Friel mentioned the new A380 aircraft that can carry 500 passengers. The Buffalo airport couldn't handle such a huge plane. The Niagara Falls airport can. "If you drop off 500 tourists at a time in Niagara Falls, they're going to spread throughout the region," he predicted.

It's also clear to Friel that the biggest impediment to regional growth is what he calls a "vacuum of leadership."

"What agency has the total responsibility, authority and accountability for the economic development of Western New York?
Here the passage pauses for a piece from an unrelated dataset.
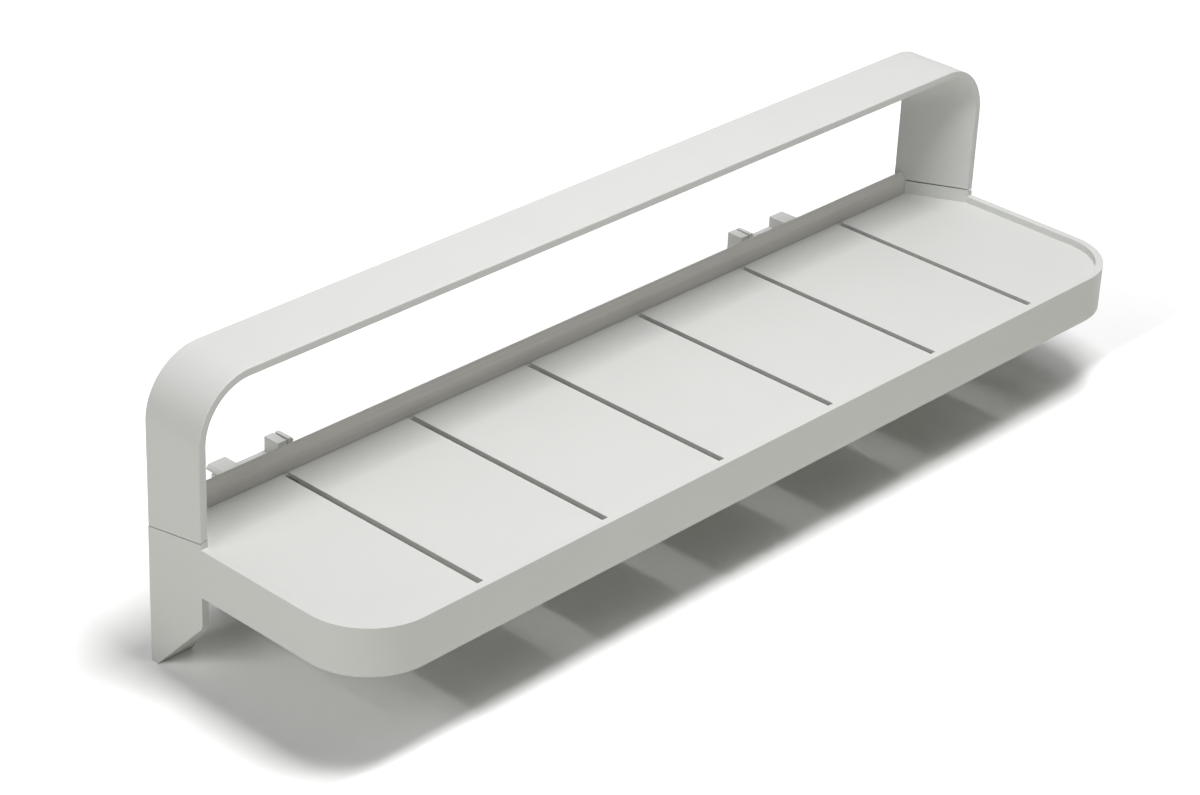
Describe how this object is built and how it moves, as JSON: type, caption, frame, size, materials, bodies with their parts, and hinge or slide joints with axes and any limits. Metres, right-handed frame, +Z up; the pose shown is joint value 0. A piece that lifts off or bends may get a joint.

If more than one person is responsible, nobody is accountable," he said, "and if nobody is accountable, nothing gets done."

Friel put it this way: "Everybody needs to sing off the same hymn sheet, but at the moment they haven't got the music and the choir's out of tune."

One place to start, Friel suggested, is to reinvigorate the blighted downtowns of Buffalo and Niagara Falls. "You have to make the downtown areas attractive and vibrant places to live," he said.

He questioned the wisdom of putting a Bass Pro Shops store in Buffalo's planned historic waterfront district. "You build visual icons that make statements about your city, and building a shed on the waterfront doesn't do it."

A first step for Buffalo is to get rid of its inferiority complex.

"People who talk of Buffalo in negative terms just have to look at Glasgow," he said. "Images and perceptions can be changed."